La cérémonie annuelle de commémoration suscite toujours des frustrations voire la grogne parmi les Hutu qui se voient refuser le droit de pleurer officiellement les leurs essentiellement victimes des massacres du FPR. L'ethnocentrisme qui caractérise le débat entourant le génocide rwandais, les dates de commémoration [le 6 ou le 7 avril?] et même les chicaneries auxquelles s'adonnent les Hutu et les Tutsi, par exemple autour des stèles du génocide érigées en Belgique, prouve à suffisance que nos morts ne trouveront pas repos d'ici peu. Filip Reyntjens, un illustre professeur belge réputé spécialiste du Rwanda a dit, il y a deux ans, que "Ceux qui nient ou minimisent le génocide des Tutsi sont appelés à juste titre négationnistes ou révisionnistes. Les mêmes qualificatifs doivent désigner ceux qui tentent de nier ou de contester les crimes de guerre et crimes contre l’humanité commis par l’APR sur les civils au Rwanda et en RDC. Quels que soient les auteurs de ces crimes, ils doivent être traduits en justice pour éviter que cela ne se reproduise plus jamais. » Je n'ajoute rien.
Le tourment de nos morts résulte également de la malhonnêteté politique du régime FPR qui a l'audace d'amalgamer les morts, les étiqueter tous de Tutsi en occultant les Hutu et les Twa. En plus le régime s'évertue à affirmer que les groupes ethniques hutu, tutsi ou twa sont inexistants et que la notion d'ethnie au Rwanda est une invention du génie blanc. Là, le PFR a touché le fond de l'immoral car ses indignes manoeuvres visent également à falsifier l'histoire éternelle de notre pays. Non seulement les morts s'en retournent dans leur tombes, mais aussi les vivants et les générations à naître en souffriront indéfiniment l'insomnie. Ainsi donc, pour l'amour de Dieu et de notre patrie, enterrons nos morts.

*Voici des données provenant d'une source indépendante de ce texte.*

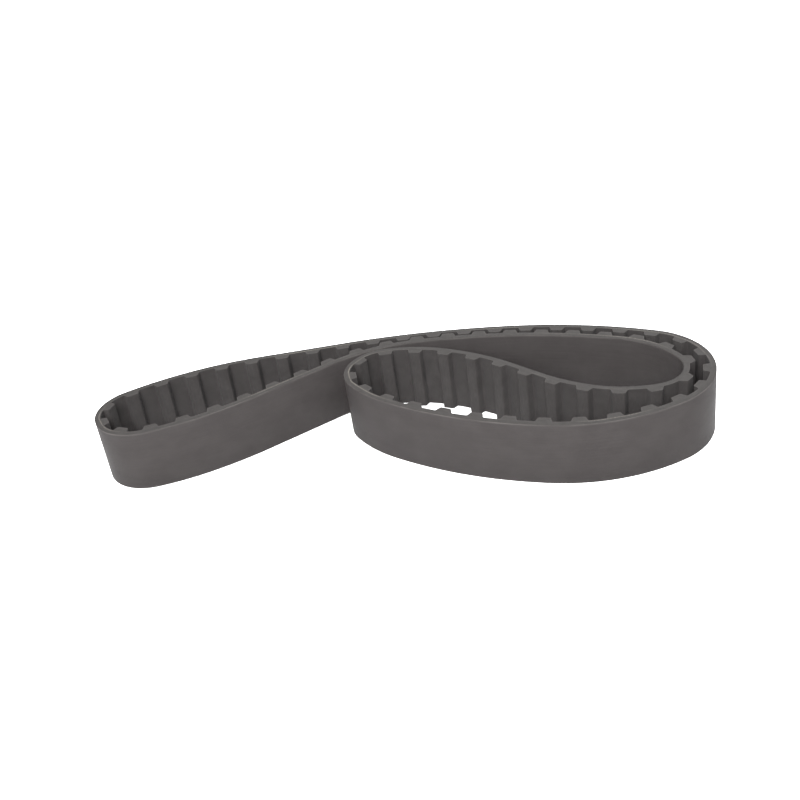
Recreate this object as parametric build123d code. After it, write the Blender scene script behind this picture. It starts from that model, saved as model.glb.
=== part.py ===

Les fondements moraux de la Nation se sont effondrés
Rien ne peut apaiser la nation rwandaise aussi longtemps que nos parents morts restent l'objet de profanation et d'agissements immoraux sans limites. Déterrer les morts et les exposer pour des motifs cupides, c'est l'acte le plus répugnant qu'un Rwandais peut se permettre! Si les dirigeants à la tête de l'Etat rwandais sont respectueux des valeurs intrinsèques rwandaises, Ubupfura en notre terme, il est plus que temps de mettre fin à ce genre de pratique. La culture de la haine qui est illustrée par des mémoriaux omniprésents, encore des mémoriaux à caractère ethnocentriste, doit être éradiquée et proscrite à jamais.